## PROVIDED MATERIAL:
__________

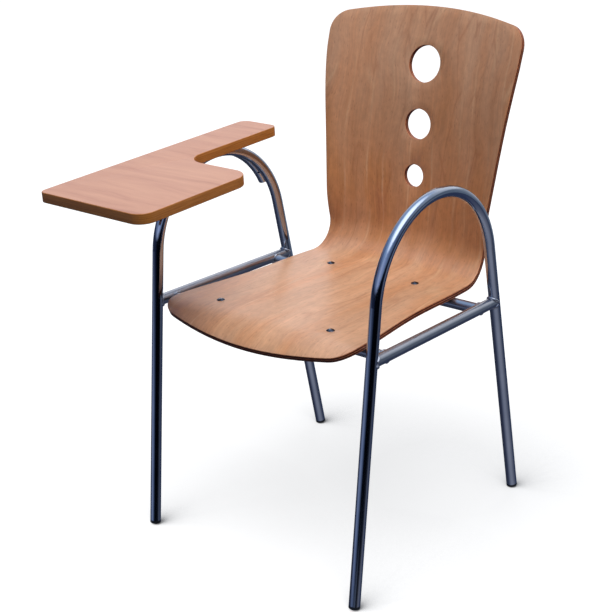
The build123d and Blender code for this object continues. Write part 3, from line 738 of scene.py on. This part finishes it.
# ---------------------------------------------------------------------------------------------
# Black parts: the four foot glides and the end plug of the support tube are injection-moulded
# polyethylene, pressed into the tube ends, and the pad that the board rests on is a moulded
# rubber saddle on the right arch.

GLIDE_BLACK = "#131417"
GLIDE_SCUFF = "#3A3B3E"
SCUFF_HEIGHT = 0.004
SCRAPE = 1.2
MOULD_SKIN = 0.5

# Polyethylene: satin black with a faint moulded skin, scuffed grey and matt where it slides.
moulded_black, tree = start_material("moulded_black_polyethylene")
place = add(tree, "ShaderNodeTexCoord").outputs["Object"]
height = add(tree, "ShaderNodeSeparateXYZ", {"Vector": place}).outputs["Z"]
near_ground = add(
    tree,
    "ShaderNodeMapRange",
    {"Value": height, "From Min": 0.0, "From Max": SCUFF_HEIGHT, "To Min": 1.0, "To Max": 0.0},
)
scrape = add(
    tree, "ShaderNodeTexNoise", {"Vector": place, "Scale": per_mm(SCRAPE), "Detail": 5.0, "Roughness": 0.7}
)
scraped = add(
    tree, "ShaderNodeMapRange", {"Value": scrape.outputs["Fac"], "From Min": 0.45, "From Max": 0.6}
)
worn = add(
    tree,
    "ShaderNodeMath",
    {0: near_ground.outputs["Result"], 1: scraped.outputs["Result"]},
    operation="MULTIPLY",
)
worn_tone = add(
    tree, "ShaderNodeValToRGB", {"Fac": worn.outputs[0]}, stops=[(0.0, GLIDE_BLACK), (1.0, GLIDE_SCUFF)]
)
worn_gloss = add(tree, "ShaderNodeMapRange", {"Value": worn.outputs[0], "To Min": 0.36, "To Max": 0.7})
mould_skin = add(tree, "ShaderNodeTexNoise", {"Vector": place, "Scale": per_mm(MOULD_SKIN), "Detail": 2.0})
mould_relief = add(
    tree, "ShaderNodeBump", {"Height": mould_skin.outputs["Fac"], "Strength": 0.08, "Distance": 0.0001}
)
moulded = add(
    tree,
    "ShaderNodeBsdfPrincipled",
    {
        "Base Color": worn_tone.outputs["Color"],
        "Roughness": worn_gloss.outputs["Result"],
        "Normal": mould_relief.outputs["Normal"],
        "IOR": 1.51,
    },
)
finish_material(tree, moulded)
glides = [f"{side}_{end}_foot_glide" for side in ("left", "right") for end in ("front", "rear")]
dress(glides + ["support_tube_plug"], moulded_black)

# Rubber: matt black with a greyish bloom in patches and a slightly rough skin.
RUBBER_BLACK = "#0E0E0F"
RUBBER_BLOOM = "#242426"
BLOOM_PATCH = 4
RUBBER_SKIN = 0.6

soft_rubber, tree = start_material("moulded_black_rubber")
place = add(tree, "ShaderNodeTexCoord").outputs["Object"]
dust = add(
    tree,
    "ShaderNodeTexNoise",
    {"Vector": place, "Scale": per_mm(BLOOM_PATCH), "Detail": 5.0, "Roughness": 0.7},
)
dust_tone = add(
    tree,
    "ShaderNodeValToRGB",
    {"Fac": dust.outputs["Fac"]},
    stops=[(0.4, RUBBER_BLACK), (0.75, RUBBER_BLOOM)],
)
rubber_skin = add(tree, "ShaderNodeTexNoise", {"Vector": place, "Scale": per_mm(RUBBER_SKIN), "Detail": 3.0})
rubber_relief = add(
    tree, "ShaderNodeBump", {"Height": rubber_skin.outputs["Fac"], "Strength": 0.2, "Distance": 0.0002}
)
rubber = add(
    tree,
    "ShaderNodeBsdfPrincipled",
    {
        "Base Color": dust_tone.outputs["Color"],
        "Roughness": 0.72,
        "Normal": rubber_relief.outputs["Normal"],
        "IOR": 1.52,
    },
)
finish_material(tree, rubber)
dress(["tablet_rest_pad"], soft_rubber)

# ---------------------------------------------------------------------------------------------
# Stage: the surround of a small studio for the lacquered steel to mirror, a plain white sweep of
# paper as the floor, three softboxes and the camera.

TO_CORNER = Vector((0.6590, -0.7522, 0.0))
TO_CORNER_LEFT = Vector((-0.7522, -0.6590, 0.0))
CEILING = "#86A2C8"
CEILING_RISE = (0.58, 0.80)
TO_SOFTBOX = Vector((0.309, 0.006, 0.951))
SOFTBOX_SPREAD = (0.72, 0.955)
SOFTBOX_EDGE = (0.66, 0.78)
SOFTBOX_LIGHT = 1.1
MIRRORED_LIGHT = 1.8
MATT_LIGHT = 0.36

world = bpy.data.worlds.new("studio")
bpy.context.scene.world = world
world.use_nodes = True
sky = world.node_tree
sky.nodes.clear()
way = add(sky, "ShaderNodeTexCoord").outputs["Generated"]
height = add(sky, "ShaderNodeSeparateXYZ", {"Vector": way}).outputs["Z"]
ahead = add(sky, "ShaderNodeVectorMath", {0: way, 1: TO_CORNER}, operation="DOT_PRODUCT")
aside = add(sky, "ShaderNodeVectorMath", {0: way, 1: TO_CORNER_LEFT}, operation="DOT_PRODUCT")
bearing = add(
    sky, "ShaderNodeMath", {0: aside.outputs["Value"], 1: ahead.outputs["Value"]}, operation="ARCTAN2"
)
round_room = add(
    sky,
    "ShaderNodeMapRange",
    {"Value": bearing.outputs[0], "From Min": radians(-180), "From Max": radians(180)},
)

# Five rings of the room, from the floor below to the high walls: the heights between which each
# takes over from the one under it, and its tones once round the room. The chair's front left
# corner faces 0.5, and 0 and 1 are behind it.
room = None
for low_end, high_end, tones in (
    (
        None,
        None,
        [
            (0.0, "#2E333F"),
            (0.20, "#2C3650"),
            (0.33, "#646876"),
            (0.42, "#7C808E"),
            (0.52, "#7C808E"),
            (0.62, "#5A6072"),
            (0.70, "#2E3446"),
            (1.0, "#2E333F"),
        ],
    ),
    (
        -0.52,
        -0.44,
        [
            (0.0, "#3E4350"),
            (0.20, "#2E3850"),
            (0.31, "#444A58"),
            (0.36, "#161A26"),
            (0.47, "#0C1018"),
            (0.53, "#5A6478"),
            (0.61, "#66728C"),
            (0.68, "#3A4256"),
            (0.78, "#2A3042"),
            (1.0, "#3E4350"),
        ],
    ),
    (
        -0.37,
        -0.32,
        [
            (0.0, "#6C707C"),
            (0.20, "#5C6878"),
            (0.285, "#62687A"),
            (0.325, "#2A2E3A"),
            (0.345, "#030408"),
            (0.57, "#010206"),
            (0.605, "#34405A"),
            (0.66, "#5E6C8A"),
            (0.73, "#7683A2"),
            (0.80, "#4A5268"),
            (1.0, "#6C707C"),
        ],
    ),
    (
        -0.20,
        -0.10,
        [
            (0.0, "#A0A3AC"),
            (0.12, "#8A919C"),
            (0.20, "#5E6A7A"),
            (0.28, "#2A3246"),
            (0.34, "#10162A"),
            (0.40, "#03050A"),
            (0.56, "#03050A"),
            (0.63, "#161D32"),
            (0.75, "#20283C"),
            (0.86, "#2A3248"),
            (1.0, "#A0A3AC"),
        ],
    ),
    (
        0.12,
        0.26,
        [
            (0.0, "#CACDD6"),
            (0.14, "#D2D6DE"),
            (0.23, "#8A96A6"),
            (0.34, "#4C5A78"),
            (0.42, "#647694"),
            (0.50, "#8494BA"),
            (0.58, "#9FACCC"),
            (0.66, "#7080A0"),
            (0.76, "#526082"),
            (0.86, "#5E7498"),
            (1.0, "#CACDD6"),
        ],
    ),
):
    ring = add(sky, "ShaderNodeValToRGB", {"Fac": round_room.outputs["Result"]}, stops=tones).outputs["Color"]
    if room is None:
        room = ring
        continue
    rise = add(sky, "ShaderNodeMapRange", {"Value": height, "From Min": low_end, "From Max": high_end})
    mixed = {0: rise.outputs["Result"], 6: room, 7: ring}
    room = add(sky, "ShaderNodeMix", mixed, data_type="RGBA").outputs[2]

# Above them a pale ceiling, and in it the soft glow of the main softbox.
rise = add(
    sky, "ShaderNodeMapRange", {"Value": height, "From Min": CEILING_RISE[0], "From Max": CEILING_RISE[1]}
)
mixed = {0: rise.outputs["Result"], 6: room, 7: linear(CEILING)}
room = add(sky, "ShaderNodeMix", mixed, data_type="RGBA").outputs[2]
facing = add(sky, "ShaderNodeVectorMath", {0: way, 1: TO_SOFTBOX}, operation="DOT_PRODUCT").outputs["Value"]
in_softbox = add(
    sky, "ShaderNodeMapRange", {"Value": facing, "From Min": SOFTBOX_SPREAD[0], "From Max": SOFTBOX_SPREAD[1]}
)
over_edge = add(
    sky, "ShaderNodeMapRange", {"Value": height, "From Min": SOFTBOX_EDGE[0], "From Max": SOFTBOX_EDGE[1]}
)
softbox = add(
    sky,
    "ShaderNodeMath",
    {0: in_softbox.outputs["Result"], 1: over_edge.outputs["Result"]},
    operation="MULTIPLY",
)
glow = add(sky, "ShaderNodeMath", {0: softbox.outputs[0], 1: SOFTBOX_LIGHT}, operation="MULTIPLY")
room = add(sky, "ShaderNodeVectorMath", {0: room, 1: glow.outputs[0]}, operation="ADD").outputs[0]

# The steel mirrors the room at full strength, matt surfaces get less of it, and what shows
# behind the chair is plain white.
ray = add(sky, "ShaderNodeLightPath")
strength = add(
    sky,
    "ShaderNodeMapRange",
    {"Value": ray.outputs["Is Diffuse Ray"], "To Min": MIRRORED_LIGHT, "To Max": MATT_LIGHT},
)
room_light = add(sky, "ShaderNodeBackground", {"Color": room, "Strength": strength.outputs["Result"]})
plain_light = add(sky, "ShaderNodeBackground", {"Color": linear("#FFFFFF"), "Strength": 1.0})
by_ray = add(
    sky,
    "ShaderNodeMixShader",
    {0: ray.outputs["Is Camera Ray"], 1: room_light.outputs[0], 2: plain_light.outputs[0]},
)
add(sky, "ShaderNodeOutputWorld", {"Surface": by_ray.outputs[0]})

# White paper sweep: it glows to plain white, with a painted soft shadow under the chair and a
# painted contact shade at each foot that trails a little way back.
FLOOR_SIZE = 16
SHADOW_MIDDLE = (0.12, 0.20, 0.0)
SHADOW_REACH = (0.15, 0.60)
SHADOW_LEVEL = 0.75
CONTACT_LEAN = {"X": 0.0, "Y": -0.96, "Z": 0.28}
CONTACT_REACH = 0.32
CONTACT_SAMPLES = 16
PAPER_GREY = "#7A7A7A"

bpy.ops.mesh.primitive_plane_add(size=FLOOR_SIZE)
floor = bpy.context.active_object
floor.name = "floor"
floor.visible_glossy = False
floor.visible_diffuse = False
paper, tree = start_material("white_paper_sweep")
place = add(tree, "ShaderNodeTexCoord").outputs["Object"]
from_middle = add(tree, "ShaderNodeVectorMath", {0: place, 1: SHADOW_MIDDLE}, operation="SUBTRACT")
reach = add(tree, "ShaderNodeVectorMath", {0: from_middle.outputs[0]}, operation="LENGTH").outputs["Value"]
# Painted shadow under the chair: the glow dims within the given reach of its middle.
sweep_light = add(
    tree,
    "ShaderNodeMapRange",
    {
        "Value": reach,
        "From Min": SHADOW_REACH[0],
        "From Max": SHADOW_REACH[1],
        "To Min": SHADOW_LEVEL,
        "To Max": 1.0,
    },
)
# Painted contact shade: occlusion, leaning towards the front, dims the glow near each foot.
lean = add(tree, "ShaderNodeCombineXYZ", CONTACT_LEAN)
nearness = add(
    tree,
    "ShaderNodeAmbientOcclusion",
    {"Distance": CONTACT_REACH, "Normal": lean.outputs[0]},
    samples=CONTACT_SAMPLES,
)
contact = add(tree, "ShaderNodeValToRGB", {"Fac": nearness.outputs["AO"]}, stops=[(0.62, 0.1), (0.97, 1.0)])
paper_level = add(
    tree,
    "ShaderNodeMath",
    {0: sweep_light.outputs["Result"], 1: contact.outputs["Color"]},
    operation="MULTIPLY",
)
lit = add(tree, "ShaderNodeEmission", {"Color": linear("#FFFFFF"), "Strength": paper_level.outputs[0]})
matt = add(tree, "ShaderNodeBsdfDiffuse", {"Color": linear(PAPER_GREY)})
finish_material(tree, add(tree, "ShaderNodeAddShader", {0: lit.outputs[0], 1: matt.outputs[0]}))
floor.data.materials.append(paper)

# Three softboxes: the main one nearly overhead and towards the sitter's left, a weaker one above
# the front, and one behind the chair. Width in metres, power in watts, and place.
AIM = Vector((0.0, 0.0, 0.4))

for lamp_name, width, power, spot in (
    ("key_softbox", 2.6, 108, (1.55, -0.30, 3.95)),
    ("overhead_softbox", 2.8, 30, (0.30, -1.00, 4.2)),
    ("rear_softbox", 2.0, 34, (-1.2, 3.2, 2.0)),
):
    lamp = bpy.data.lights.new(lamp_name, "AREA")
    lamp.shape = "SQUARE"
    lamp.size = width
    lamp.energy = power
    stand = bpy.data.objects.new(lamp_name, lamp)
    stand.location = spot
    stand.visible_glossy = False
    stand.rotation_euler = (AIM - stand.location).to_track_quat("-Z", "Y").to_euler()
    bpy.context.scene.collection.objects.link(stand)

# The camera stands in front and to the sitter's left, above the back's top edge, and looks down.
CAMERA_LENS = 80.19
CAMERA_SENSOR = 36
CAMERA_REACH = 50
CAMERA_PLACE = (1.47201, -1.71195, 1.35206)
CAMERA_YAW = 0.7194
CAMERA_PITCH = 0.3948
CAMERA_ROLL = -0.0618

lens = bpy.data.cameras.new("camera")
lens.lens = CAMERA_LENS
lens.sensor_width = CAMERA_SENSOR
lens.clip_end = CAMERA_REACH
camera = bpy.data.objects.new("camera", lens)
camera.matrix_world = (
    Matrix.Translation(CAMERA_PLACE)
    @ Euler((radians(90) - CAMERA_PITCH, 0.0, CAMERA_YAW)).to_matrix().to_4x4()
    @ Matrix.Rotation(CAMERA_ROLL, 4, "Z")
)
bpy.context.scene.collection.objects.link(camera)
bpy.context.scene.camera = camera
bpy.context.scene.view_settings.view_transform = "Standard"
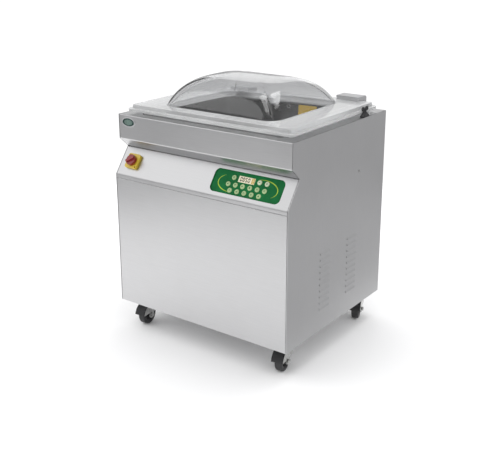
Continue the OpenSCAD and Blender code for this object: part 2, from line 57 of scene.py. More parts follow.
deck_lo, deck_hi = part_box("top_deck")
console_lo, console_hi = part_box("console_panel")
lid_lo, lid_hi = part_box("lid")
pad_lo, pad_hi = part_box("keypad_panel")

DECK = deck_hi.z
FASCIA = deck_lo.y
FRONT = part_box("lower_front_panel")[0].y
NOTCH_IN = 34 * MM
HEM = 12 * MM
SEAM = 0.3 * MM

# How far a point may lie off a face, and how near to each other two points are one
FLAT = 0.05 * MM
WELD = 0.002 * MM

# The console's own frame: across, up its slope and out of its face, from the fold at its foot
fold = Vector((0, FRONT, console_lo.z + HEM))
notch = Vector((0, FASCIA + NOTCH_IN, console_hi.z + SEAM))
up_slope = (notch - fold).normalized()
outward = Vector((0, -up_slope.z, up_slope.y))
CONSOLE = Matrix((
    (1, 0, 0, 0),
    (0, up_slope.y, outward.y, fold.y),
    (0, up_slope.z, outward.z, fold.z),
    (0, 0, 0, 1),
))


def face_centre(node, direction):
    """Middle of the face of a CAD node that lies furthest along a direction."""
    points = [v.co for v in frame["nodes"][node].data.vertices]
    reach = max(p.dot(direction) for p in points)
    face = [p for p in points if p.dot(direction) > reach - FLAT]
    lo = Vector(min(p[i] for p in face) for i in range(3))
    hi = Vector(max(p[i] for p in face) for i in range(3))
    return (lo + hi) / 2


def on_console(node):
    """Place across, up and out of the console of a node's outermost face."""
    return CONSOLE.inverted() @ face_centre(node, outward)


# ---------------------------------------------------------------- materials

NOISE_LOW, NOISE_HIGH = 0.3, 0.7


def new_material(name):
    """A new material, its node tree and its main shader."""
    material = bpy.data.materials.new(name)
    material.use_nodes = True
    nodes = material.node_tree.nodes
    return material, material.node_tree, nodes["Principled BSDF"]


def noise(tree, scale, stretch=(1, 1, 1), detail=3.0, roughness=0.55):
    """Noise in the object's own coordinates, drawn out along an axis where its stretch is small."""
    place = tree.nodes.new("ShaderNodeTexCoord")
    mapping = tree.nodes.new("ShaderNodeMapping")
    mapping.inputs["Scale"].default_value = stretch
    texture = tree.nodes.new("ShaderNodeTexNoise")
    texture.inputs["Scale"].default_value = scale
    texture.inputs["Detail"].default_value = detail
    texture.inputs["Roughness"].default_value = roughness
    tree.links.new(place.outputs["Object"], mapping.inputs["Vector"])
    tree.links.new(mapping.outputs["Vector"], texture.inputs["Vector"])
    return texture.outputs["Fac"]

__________

## WHAT YOU NEED TO DO:
Lines from the start of the material above through the line containing "# rubber saddle on the right arch." are to be duplicated exactly, and only those.

## PROBLEM SOLUTION:
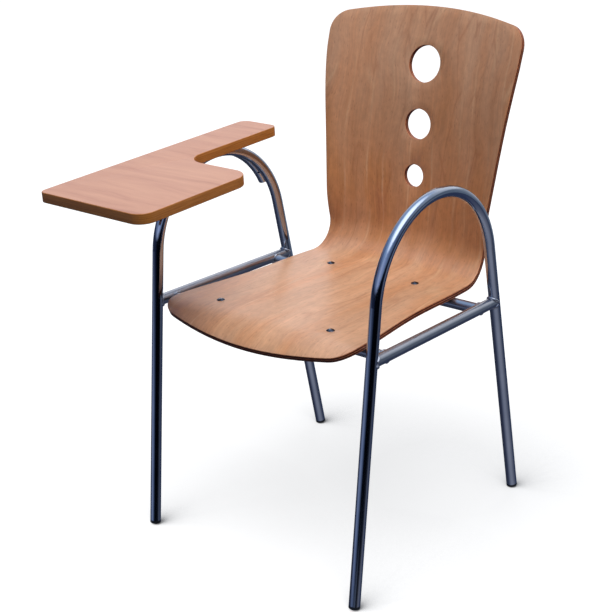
The build123d and Blender code for this object continues. Write part 3, from line 738 of scene.py on. This part finishes it.
# ---------------------------------------------------------------------------------------------
# Black parts: the four foot glides and the end plug of the support tube are injection-moulded
# polyethylene, pressed into the tube ends, and the pad that the board rests on is a moulded
# rubber saddle on the right arch.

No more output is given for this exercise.